转载请声明原文:http://blog.csdn.net/duck_genuine/article/details/8440125
solrCloud 管理colleciton操作,可能出现的重大Bug
当删除某一个不存在的collection后,就会出现很大问题,任何对collection的命令都会失败,不过这个bug已在4.1解决
https://issues.apache.org/jira/browse/SOLR-4008
OverseerCollectionProcessor 这个类会抛出运行时异常,导致Thread死掉,所以后面的命令都没有接收到
最致命的是这个异常,除非clear掉zookeeper上的数据, overseer collection queue,才可以解决。

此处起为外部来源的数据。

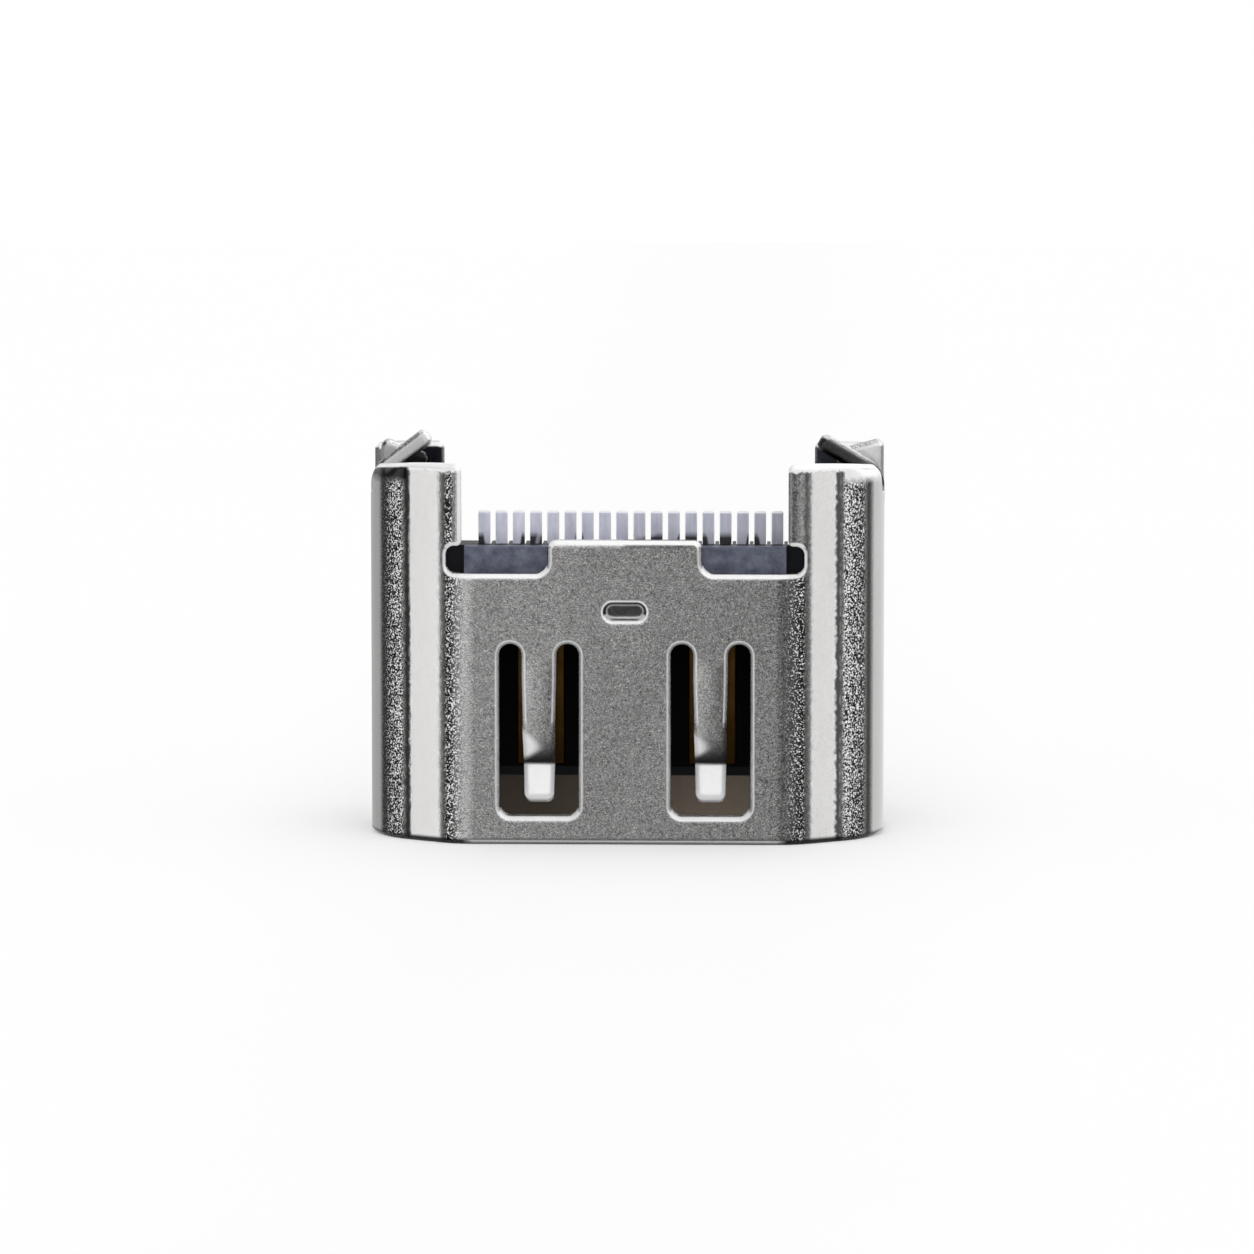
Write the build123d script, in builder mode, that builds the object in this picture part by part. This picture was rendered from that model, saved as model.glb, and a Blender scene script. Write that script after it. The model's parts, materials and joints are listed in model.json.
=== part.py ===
from build123d import *
from math import atan2, cos, radians, sin, sqrt, tan
import os

# A board-mounted HDMI socket, type A, standing on its open mouth.
# The origin is the middle of the mouth, in the plane of its rim. +Z points from the mouth to the
# solder tails, -Y to the narrow face of the D-shaped shell and +Y to its wide face. Millimetres.

# Mouth and sheet of the shell
mouth_width = 14.0
mouth_depth = 4.55
sheet = 0.5
rim_break = 0.12

# D-shaped section, on the shell's outer surface
narrow_width = 9.84
slope_angle = 32.5
narrow_bend = 1.75
side_bend = 2.6
wide_bend = 0.9

# Narrow face: a raised middle tab between two undercut notches
notch_height = 7.87
tab_width = 4.46
tab_rise = 0.98
tab_round = 0.28
notch_round = 0.36
undercut_height = 0.8
undercut_round = 0.25
undercut_ledge = 0.05
undercut_lip_round = 0.16

# Columns at the four corners
side_wall_height = 9.75
near_column_gap = 9.44
near_column_reach = 2.6
near_column_level = 0.8
near_column_ease = 2.0
near_column_fall = 0.2
near_column_curl = 0.75
near_column_upright = 0.03
far_column_gap = 10.92
far_column_rise = 1.5
far_column_curl = 0.2
column_round = 0.2
wide_face_height = 8.2
wide_face_round = 0.4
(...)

修改bug的代码修改很简单,只是catch到这个异常,返回false的操作标识。
@Override
public void run() {
log.info("Process current queue of collection creations");
while (amILeader() && !isClosed) {
try {
byte[] head = workQueue.peek(true);
//if (head != null) { // should not happen since we block above
final ZkNodeProps message = ZkNodeProps.load(head);
final String operation = message.getStr(QUEUE_OPERATION);
boolean success = processMessage(message, operation);
if (!success) {
// TODO: what to do on failure / partial failure
// if we fail, do we clean up then ?
SolrException.log(log, "Collection creation of " + message.getStr("name") + " failed");
}
//}
workQueue.remove();
} catch (KeeperException e) {
if (e.code() == KeeperException.Code.SESSIONEXPIRED
|| e.code() == KeeperException.Code.CONNECTIONLOSS) {
log.warn("Overseer cannot talk to ZK");
return;
}
SolrException.log(log, "", e);
throw new ZooKeeperException(SolrException.ErrorCode.SERVER_ERROR, "",
e);
} catch (InterruptedException e) {
Thread.currentThread().interrupt();
return;
}
}
}